Бесчисленные газеты всех направлений, появившиеся сотнями, в свою очередь, сеяли панику, растерянность, тревогу. В «Революсьон де Пари», одной из лучших газет, внушавших доверие, уже известный молодой журналист Лустало писал о парижской жизни: «Разлад, царящий в округах, — противоречия в их принципах, их постановлениях, их полиции представляют собой, с тех пор как миновала первая опасность, зрелище ужасающей анархии. Представьте себе человека, у которого каждая нога, каждая рука, каждый орган имел бы свой ум и свою волю, одна нога которого намерена идти вперед, в то время как другая хочет отдыхать, глотка которого замкнулась, в то время как желудок требует пищи, уста которого поют, а глаза в это время отягощены сном, и вы увидите яркую картину прискорбного положения, в котором пребывает столица».

Все представлялось смутным и неопределенным. Одно было совершенно ясно: в Париже голод. Хлеба не хватало, и цена его росла, хотя природа, словно приветствуя революцию, подарила летом прекрасный урожай и, казалось, избавляла от прошлогодних бедствий. Но у булочных выстраивались длинные очереди. Говорили о спекуляции, о торговцах, скупавших хлеб для вывоза за границу, хотя власти запретили такой вывоз. Видимо, события в деревне, связанные с «великим страхом», мешали регулярной доставке зерна и муки в Париж. Голодная лихорадка, как эпидемия, обрушилась на городскую бедноту. Новые муниципальные власти не сумели организовать доставку хлеба в столицу.

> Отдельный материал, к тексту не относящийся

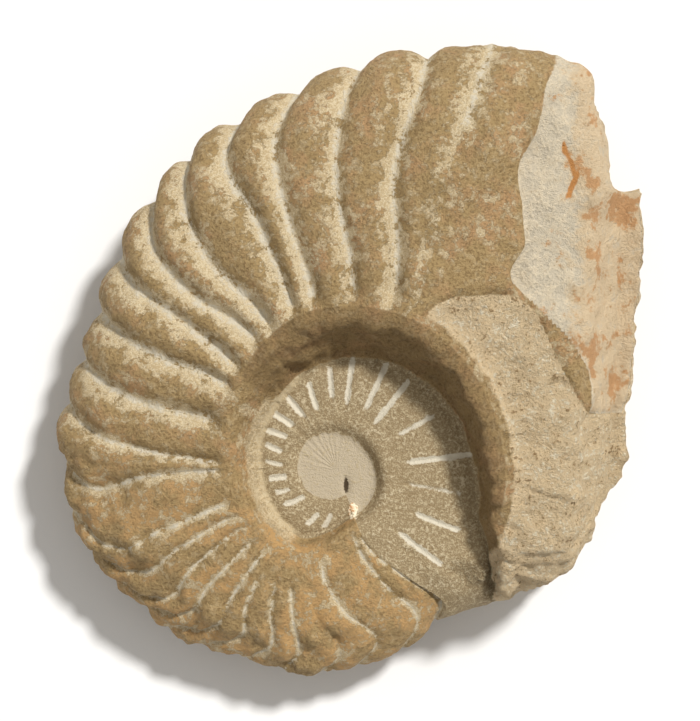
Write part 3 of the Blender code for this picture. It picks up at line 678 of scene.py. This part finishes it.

Зато они приняли беспощадные меры для предотвращения народных волнений из-за голода. Их ждали там, где собрались вместе много голодных. Жертвой оказались благотворительные мастерские на Монмартре и в Шайо. За нищенскую плату здесь трудились свыше десятка тысяч рабочих. Теперь им вручали жалкое пособие и приказывали отправляться в провинцию или искать работу в столице. Операция под командованием Лафайета проводилась буржуазной Национальной гвардией. На всякий случай привезли пушки для стрельбы картечью по голодным рабочим. Одетые в рубища, с изможденными лицами и взорами, полными страха, они получают по 24 су, паспорт и приказ убираться вон.

Труднее жить и парижским труженикам, которые обслуживали богатых и зарабатывали побольше. Эмигрируют их заказчики — дворяне. Работы все меньше. Портные, парикмахеры, сапожники собираются тысячными толпами, посылают жалобы в Ратушу. Национальная гвардия с подозрением наблюдает за ними. Происходят кровавые столкновения.

Бедняки, санкюлоты не нужны революции! Штурмом Бастилии они недавно спасли Учредительное собрание. Но теперь оно решает, что бедные не получат избирательных прав. Одинокий голос Робеспьера в защиту народа остается в Версале гласом вопиющего в пустыне.

И в это время, в сентябре 1789 года, раздается гневный, негодующий, пронзительный вопль! Он выражает отчаяние и ненависть отверженных, призывает их самим решать свою судьбу. На парижских улицах продают новую газету. Тоном, содержанием она резко отличается от других газет, в которых слово «народ» лишь риторическое украшение. Жан-Поль Марат начинает издавать «Друг народа». В революции происходит нечто совершенно новое: санкюлоты обретают свой голос. В нем звучат их чувства, желания. Он учит их, объясняет события, зовет к действию, ибо без борьбы народ ничего не получит от революции. Учредительное собрание провозгласило отмену феодализма, лозунги свободы, равенства. Но почему? «Поймите же! — взывает Марат. — Ведь они лишь при зареве пожаров своих подожженных замков проявили великодушие, отказались от привилегии держать в оковах людей, завоевавших себе свободу с оружием в руках!»